Hitachi failed to mention SNC-Lavalin by name, said it will "co-operate with other nuclear energy" firms
MONTREAL—Canadian engineering and construction giant SNC-Lavalin will likely have a role in helping to build nuclear power plants in Britain after Hitachi announced a $1.1-billion deal to acquire Horizon Nuclear Power.
A London-based spokeswoman for the Japanese company described SNC-Lavalin as a “valued partner” that Hitachi has worked with on many projects around the world.
“Due to SNC-Lavalin’s nuclear construction expertise, Hitachi would expect them to have a role in the construction of the sites, but nothing has been confirmed as of yet,” Georgia Lewis of public relations firm Kreab Gavin Anderson wrote in an email.
Reports in Britain described the buyers as a consortium of Hitachi and SNC-Lavalin, but spokeswoman Leslie Quinton declined to say what role Montreal-based SNC will have in the Horizon deal, citing a confidentiality agreement.
SNC-Lavalin has been involved in the nuclear industry since 1967 and purchased Atomic Energy of Canada’s commercial reactor division last year from the Canadian government for $15-million and royalty payments for future projects.
In a news release, Hitachi failed to mention SNC-Lavalin by name but said it will “co-operate with other nuclear energy related companies around the world.”
Frederic Bastien of Raymond James said that suggests SNC many not be the only one talking to Hitachi.
“It’s unclear at this time how involved SNC would be and whether it is investing funds in Horizon (its contribution to the joint venture) may come in the form of engineering and construction services only,” he wrote from Vancouver.
Hitachi said British companies Babcock International and Rolls-Royce have signed memorandums of understanding to join efforts to plan and build the nuclear plants.
Hitachi is buying Horizon from Germany’s E.On and RWE, which put the company up for sale in March after its home country moved to abandon nuclear power in the wake of Japan’s Fukushima disaster.
It reportedly beat a rival bid by Toshiba subsidiary Westinghouse Electric Co.
“Today starts our 100-year commitment to the U.K. and its vision to achieve a long-term, secure, low-carbon and affordable energy supply,” said Hitachi president Hiroaki Nakanishi.
Hitachi said it will seek to secure regulatory approval, share its nuclear business policy with Horizon employees and work with British companies to create a strong nuclear power company.

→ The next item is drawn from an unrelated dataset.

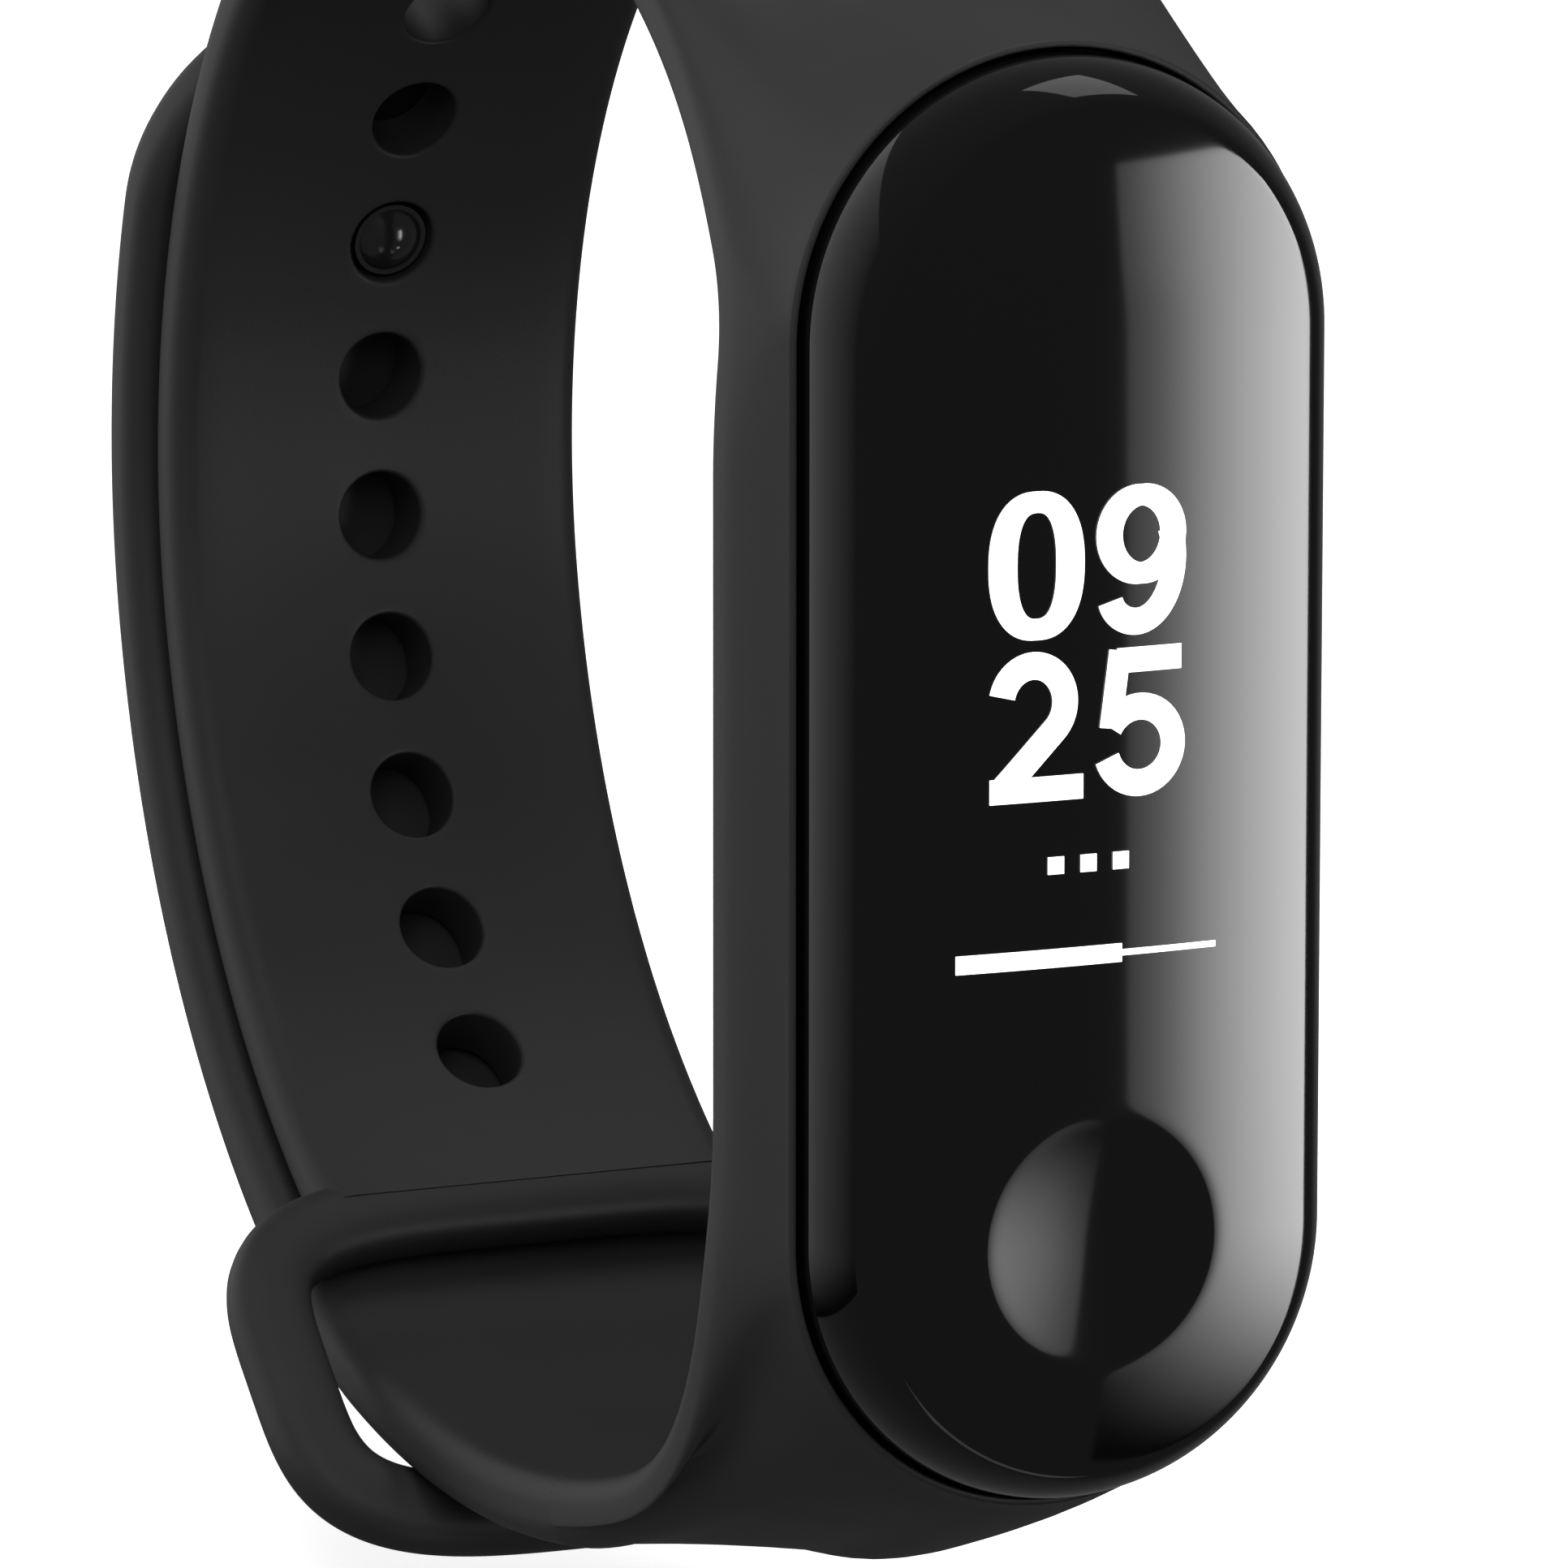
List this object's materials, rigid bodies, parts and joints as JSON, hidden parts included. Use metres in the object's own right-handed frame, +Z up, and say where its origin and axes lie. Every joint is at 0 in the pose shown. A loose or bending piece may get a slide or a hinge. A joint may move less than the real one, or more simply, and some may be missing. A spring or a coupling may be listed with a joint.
{
  "type": "fitness tracker band",
  "caption": "Pill-shaped activity tracker capsule held in a soft one-piece strap that closes through a loop with a push-in stud.",
  "frame": {"origin": "centre of the strap's main bend, the middle of the wrist that it goes round", "axes": "+X along the wrist's axis, -Y out of the front of the capsule, +Z up towards the display's top"},
  "size_m": [0.0246, 0.0638, 0.063],
  "materials": {
    "strap_rubber": "fine matte moulded elastomer",
    "stud_plastic": "polished",
    "lens_gloss": "high gloss, black printed behind",
    "gasket": "matte",
    "display_glass": "polished",
    "copper_flex": "polyimide film over copper",
    "contact_gold": "gold plated",
    "tray_plastic": "moulded",
    "shell_plastic": "fine satin",
    "board_green": "solder mask",
    "chip_black": "moulded",
    "connector_plastic": "moulded",
    "battery_foil": "laminated foil pouch",
    "motor_steel": "drawn",
    "weight_metal": "sintered",
    "led_clear": "clear moulded",
    "window_dark": "smoked, polished"
  },
  "bodies": {
    "strap": {"strap_frame": "strap_rubber", "band_upper": "strap_rubber", "band_lower": "strap_rubber", "strap_loop": "strap_rubber", "tail_belly": "strap_rubber", "tail_dip": "strap_rubber", "tail_rear": "strap_rubber"},
    "tail": {"tail_tip": "strap_rubber", "stud_pin": "stud_plastic", "stud_cap": "stud_plastic"},
    "capsule": {"front_lens": "lens_gloss", "lens_gasket": "gasket", "display_panel": "display_glass", "display_flex": "copper_flex", "touch_electrode": "copper_flex", "touch_contact": "contact_gold", "inner_frame": "tray_plastic", "antenna": "contact_gold", "capsule_shell": "shell_plastic", "main_board": "board_green", "radio_chip": "chip_black", "memory_chip": "chip_black", "motion_chip": "chip_black", "board_connector": "connector_plastic", "battery_cell": "battery_foil", "battery_tab": "copper_flex", "motor_case": "motor_steel", "sensor_board": "board_green", "sensor_led_left": "led_clear", "sensor_led_right": "led_clear", "photodiode": "chip_black", "light_barrier": "chip_black", "sensor_window": "window_dark", "charge_pin_left": "contact_gold", "charge_pin_right": "contact_gold", "pin_seal_left": "gasket", "pin_seal_right": "gasket"},
    "motor_rotor": {"motor_shaft": "motor_steel", "motor_weight": "weight_metal"}
  },
  "joints": [
    {"name": "tail_peel", "type": "hinge", "parent": "strap", "child": "tail", "pos_m": [0, 0.02835, -0.0076], "axis": [-1, 0, 0], "range_deg": [0, 40], "stiffness_Nm_per_rad": 0.03},
    {"name": "capsule_release", "type": "slide", "parent": "strap", "child": "capsule", "axis": [0, -0.9978, 0.0663], "range_m": [0, 0.012]},
    {"name": "motor_spin", "type": "hinge", "parent": "capsule", "child": "motor_rotor", "pos_m": [0, -0.02368, 0.01421], "axis": [1, 0, 0], "continuous": true}
  ]
}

The company and its partners plan to build two to three 1,300-megawatt plants at each of Horizon’s sites in Wylfa, Anglesey, and Oldbury, Gloucestershire.

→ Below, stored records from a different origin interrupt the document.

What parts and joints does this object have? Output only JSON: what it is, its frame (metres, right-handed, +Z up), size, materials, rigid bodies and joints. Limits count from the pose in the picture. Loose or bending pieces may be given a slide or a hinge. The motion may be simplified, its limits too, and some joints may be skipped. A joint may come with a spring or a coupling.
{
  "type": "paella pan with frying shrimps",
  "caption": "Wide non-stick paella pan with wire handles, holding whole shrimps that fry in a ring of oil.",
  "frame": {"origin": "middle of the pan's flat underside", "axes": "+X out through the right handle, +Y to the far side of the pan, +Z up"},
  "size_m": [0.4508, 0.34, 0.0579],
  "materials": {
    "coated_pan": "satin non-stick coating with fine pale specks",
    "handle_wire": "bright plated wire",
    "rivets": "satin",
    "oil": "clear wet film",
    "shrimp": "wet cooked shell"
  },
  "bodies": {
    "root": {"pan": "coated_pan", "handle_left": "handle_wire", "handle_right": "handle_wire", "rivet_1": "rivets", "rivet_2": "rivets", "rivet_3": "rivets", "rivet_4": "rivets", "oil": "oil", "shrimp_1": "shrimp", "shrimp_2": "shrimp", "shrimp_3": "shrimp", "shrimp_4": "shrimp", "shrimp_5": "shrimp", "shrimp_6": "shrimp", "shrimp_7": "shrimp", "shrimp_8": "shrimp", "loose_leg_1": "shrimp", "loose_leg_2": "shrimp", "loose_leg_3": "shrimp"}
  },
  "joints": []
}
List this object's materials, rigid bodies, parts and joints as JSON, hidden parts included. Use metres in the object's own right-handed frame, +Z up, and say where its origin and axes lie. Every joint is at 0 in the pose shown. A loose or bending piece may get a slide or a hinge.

The first plant would come on stream by 2025.
It will use Hitachi’s Advanced Boiling Water Reactor technology, which is in operation at four nuclear plants in Japan.
Hitachi said it is the only advanced nuclear technology in operation in the world.
The new owners expect up to 6,000 direct jobs will be created at each site during the construction phase, and another 1,000 permanent jobs per site to operate the facility.
It will transfer its modular construction technology to build the nuclear sites on time.
Prime Minister David Cameron called the Hitachi deal “a decades-long, multi-billion pound vote of confidence in the U.K. that will contribute vital new infrastructure to power our economy.”